Jurgen Bruning, Hallwalls film curator, is very interested in the reemergence of film/video/performance work, which was first popular in the 1960s. He explains, "I selected these artists for the show because there is a lot of stupid work being done in the field of multi-media -- people jumping around in front of film projectors, or using other silly gimmicks. The artists in this program have done research on thoughtfully incorporating different art forms as interconnective elements in their work. Everybody here is creating something."

Indeed they are, although it takes some detective work to find the creative heart of so much activity.

For example, tonight Magita Haberland and Harmut Jahn will be presenting a "color-space-sound production" which emotionally addresses the music/color theories of Rimsky-Korsakoff and Scriabin and the threatened eradication of Eastern German culture using live camera projection, taped large screen video footage, a violin performance, a spoken performance, and a light show. Whew!

But it's not as complicated as it sounds, and everything won't be happening at once. Jahn's video footage will act as interludes between Haberland's violin-playing and story-telling, and both these central elements will focus on the socio-political aspect of East-West unification. The color-sound theory will be expressed through Jahn's use of a series of intense colors in his lighting scheme. According to Rimsky-Korsakoff and Scriabin, chords like F major corresponded to specific colors -- in this case, green, and then to specific emotions, but these ideas were never scientifically tested. As Jahn dryly comments, "You can't say that these theories are precise."

Jahn's and Haberland's political beliefs are more articulated. Both feel that the unification process will have culturally problematic effects on both sides of the eradicated Wall. Haberland states, "They're losing their history. You can't switch just like that. It's a disaster on a psychological level." On a more down-to-earth note, one of the changes Jahn reported was that East Germans are finding it difficult to buy their favorite beer brands, which were cheaper and had the kind of idiosyncratic followings regional beers have here. Now the more powerful West German beer companies are buying them out.

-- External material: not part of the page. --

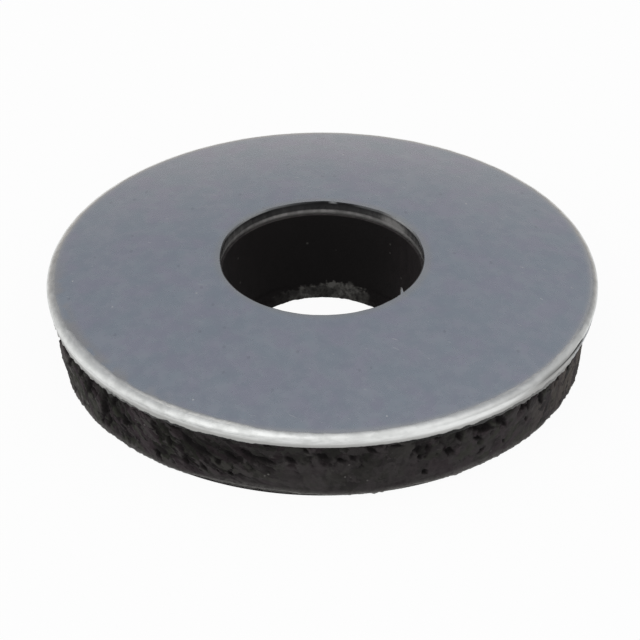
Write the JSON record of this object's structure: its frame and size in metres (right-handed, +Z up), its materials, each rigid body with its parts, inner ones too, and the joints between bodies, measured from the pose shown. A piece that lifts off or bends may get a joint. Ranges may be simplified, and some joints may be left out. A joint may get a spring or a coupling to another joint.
{
  "type": "bonded sealing washer",
  "caption": "Dished steel washer with a ring of black rubber bonded underneath, which seals the hole of a roofing or cladding screw.",
  "frame": {"origin": "on the screw's axis, at the height of the flat rubber face that the washer rests on", "axes": "+Z up along the screw's axis, towards the screw's head; X and Y lie in the resting plane and are interchangeable"},
  "size_m": [0.016, 0.016, 0.0031],
  "materials": {
    "zinc_plated_steel": "satin",
    "black_rubber": "matt, torn where it was punched"
  },
  "bodies": {
    "root": {"metal_washer": "zinc_plated_steel", "rubber_seal": "black_rubber"}
  },
  "joints": []
}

Jahn founded a Berlin media group, Confu Baja Video Studio, which produces experimental documentaries, abstract films, and short narratives. He will be showing his work and work by the other members of the group during Friday night's program. One of the films, Hanno Baethe's "A Yearning For Sodom," is a personal documentary about Rainer Fassbinder's companion and collaborator, Kurt Raab, who died of AIDS two years ago.

Both of the American components in Faktor Film, New York artists Ellen Fisher and Jo Andres, share an interest in combining dance with media. Fisher's program Wednesday night proved, amazingly enough, that she is an equally talented dancer and filmmaker, who successfully combines humor and passion in both art forms. Yes, sometimes, she did "jump around" in front of the screen, but it was effective and that's all that counts. It was easy to see why Fisher's work makes the crossover from New York to Berlin and back again so easily. Not a word was spoken during the entire show.

Faktor Film continues at Hallwalls, 700 Main St., today, Friday and Saturday at 8 p.m.

REVIEW
Faktor Film Series

Program 1: "Prevailing Conditions" and "Coincidental."

Film, dance and music, with performers Ellen Fisher and Hearn Gadbois.

Programs 2, 3 and 4 continue at 8 p.m. today, Friday and Saturday, respectively, in Hallwalls Contemporary Arts Center, 710 Main St.